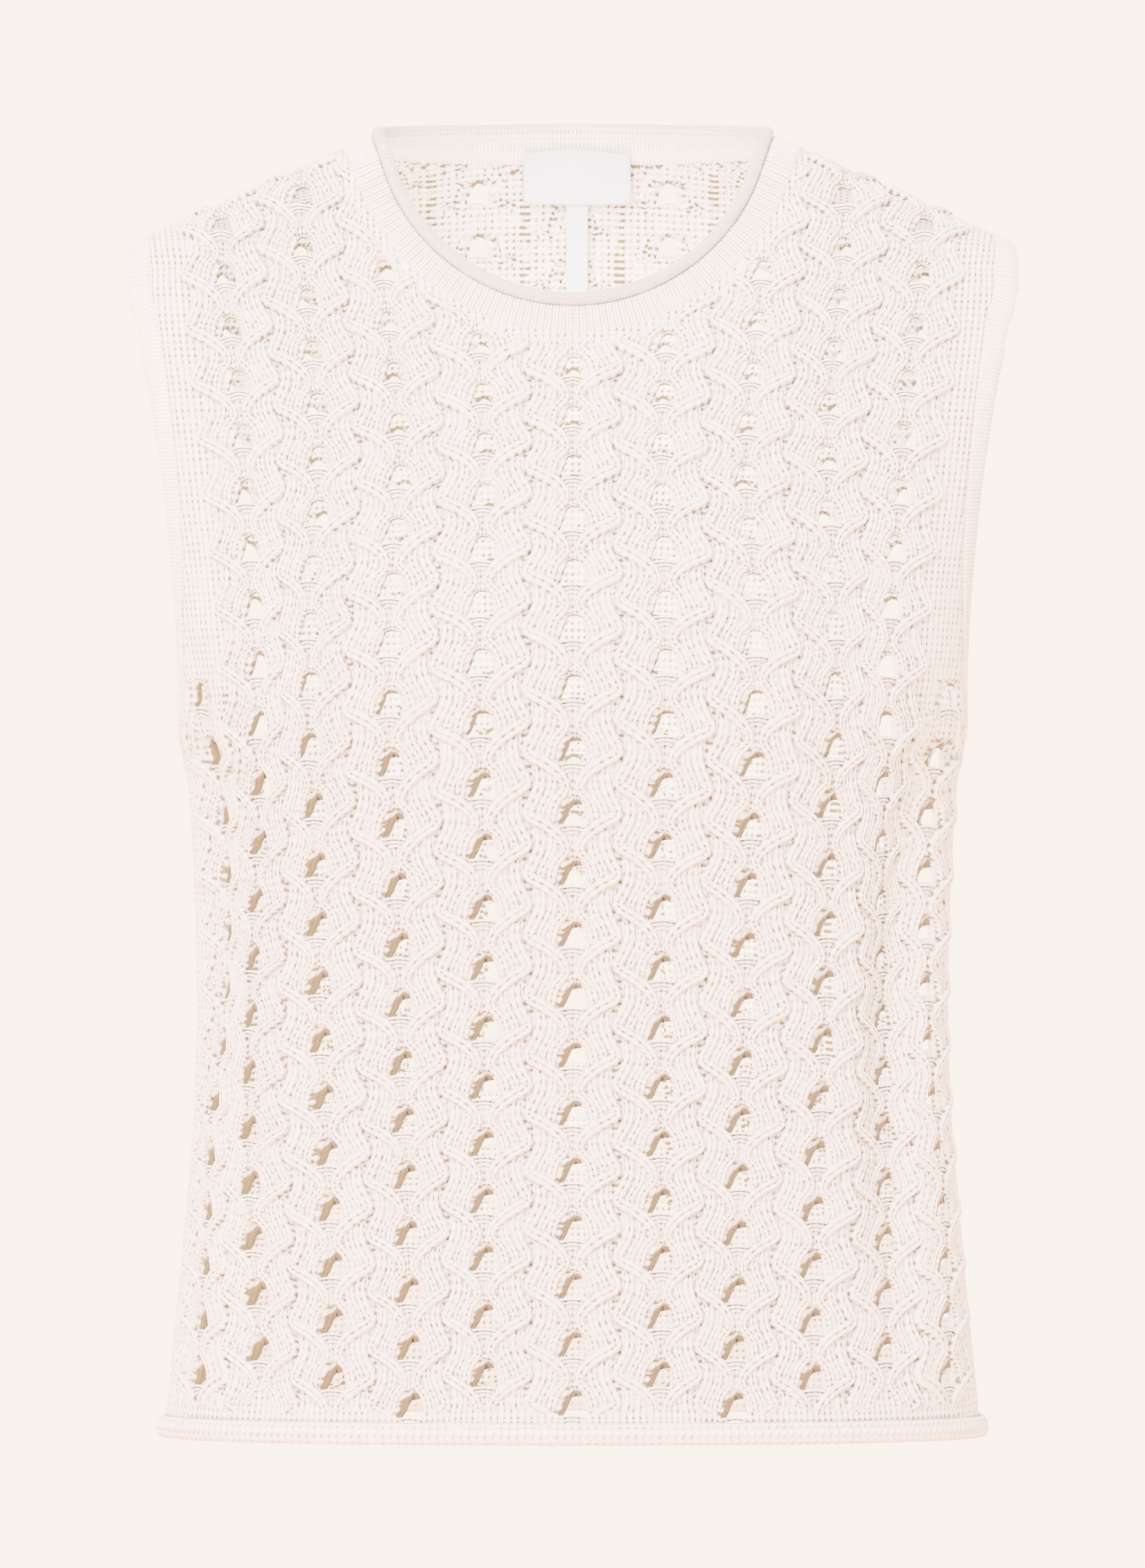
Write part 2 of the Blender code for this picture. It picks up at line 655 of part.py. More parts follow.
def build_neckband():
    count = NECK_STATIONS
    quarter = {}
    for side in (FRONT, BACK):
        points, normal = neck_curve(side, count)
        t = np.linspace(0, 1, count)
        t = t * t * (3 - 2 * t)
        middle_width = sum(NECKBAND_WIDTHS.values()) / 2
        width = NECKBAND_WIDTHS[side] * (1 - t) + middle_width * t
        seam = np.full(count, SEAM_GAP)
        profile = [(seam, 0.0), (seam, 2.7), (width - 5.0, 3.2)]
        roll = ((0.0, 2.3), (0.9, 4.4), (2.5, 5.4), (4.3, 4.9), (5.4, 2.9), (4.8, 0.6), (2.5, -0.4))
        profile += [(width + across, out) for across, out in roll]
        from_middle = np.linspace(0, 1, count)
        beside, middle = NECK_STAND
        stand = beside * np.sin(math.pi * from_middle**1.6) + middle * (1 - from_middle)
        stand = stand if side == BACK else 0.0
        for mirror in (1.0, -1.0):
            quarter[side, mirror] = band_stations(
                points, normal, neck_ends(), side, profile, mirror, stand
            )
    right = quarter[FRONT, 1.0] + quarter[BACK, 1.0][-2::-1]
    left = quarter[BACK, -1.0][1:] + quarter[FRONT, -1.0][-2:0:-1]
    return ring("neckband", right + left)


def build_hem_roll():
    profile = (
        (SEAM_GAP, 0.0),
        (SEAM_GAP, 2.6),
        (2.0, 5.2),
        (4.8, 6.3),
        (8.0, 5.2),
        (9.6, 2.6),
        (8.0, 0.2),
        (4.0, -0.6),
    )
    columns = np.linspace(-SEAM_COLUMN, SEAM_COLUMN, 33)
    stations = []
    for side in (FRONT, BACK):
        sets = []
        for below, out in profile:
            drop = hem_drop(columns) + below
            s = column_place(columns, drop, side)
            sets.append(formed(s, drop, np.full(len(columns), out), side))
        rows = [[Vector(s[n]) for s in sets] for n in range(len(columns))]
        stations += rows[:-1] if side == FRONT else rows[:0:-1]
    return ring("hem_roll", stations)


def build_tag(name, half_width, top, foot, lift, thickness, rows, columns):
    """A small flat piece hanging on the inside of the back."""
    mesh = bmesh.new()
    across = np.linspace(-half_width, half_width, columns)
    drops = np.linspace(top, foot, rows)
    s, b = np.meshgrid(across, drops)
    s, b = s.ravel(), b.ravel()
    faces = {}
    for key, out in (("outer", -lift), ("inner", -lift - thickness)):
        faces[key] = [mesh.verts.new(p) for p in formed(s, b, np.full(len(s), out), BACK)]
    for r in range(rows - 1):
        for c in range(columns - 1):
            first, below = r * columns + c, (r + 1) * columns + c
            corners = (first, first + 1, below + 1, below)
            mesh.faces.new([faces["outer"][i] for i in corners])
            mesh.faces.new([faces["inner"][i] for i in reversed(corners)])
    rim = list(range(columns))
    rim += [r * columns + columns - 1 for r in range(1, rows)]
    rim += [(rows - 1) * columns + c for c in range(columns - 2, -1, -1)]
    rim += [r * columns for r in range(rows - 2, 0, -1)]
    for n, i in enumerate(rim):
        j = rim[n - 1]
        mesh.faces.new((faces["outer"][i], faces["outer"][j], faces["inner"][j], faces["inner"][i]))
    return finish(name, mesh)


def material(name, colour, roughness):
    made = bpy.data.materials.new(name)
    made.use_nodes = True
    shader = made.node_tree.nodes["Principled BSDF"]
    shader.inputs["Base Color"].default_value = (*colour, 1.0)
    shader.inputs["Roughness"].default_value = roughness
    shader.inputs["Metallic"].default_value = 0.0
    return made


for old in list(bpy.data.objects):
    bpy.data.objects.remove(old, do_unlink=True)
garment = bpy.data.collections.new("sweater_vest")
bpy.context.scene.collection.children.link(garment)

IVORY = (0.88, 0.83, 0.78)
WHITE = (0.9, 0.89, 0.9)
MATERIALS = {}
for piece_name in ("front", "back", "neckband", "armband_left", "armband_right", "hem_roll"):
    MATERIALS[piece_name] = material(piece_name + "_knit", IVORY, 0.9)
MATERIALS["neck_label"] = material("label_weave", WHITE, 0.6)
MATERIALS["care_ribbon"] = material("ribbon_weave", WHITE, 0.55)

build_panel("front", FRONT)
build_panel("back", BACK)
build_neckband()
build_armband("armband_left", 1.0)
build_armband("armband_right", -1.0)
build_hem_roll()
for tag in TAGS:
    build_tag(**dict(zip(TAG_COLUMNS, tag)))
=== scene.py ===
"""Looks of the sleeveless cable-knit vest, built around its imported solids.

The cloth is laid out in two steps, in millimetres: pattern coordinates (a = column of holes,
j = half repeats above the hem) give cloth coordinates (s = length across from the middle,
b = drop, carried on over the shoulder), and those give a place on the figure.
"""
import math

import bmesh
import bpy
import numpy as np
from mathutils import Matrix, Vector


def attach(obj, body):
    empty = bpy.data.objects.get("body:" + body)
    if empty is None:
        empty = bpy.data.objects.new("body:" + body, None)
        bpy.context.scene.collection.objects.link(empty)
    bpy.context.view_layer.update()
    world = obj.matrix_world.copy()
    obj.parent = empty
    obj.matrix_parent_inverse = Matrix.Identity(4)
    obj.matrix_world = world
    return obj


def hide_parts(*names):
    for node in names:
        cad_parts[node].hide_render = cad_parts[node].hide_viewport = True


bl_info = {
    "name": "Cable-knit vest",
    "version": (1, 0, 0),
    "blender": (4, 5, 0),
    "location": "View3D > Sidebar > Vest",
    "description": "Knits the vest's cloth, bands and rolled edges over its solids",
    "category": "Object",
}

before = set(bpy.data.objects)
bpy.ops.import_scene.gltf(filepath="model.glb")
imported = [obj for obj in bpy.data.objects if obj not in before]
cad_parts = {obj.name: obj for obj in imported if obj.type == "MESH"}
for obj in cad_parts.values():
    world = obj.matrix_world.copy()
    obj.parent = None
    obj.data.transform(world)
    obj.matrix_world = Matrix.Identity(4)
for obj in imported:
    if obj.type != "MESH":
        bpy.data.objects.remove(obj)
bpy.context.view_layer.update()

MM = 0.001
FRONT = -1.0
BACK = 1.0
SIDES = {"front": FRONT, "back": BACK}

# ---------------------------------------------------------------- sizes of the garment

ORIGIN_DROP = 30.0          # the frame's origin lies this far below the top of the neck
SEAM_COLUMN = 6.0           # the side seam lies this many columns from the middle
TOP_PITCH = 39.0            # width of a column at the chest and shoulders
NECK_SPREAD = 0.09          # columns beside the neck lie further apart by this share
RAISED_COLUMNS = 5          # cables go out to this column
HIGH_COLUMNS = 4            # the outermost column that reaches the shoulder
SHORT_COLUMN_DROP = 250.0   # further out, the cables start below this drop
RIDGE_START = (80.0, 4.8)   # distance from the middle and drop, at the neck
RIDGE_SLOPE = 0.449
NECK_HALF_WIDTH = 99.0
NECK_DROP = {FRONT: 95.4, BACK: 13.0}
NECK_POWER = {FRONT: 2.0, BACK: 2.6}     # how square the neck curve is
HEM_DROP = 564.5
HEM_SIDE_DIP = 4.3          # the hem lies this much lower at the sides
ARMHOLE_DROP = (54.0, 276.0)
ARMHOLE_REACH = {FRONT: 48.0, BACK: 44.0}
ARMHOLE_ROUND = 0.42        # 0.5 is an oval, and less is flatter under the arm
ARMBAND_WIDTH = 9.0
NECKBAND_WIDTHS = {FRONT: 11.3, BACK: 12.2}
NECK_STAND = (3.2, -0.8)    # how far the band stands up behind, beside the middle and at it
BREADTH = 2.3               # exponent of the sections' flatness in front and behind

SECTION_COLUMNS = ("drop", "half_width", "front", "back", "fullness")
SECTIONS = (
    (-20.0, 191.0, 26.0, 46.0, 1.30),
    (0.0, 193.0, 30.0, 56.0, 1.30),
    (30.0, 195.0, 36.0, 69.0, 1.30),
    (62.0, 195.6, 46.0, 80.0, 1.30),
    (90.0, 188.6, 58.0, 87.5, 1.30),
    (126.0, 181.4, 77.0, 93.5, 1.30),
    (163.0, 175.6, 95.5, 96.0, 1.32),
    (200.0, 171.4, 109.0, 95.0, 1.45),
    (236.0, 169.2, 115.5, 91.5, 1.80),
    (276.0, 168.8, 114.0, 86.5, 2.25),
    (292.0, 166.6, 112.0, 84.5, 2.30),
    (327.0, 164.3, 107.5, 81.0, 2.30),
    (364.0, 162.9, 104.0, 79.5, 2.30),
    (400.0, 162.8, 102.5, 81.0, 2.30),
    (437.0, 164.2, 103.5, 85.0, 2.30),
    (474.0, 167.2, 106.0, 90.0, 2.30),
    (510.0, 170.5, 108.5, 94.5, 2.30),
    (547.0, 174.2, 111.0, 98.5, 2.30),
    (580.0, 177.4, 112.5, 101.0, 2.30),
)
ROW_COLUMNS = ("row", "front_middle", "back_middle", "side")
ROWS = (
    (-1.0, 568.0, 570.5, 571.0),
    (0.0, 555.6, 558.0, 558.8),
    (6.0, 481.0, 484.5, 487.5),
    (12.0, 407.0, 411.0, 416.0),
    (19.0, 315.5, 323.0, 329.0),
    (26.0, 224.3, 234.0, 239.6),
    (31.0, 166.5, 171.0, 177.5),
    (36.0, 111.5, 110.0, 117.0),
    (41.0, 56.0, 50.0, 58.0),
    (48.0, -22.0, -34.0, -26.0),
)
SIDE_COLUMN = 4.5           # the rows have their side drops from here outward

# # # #

Using the data above, extract exactly the lines from the one that holds "imported = [obj" to the one that holds "of the garment", both ends included, and no others.

▸ The reply
imported = [obj for obj in bpy.data.objects if obj not in before]
cad_parts = {obj.name: obj for obj in imported if obj.type == "MESH"}
for obj in cad_parts.values():
    world = obj.matrix_world.copy()
    obj.parent = None
    obj.data.transform(world)
    obj.matrix_world = Matrix.Identity(4)
for obj in imported:
    if obj.type != "MESH":
        bpy.data.objects.remove(obj)
bpy.context.view_layer.update()

MM = 0.001
FRONT = -1.0
BACK = 1.0
SIDES = {"front": FRONT, "back": BACK}

# ---------------------------------------------------------------- sizes of the garment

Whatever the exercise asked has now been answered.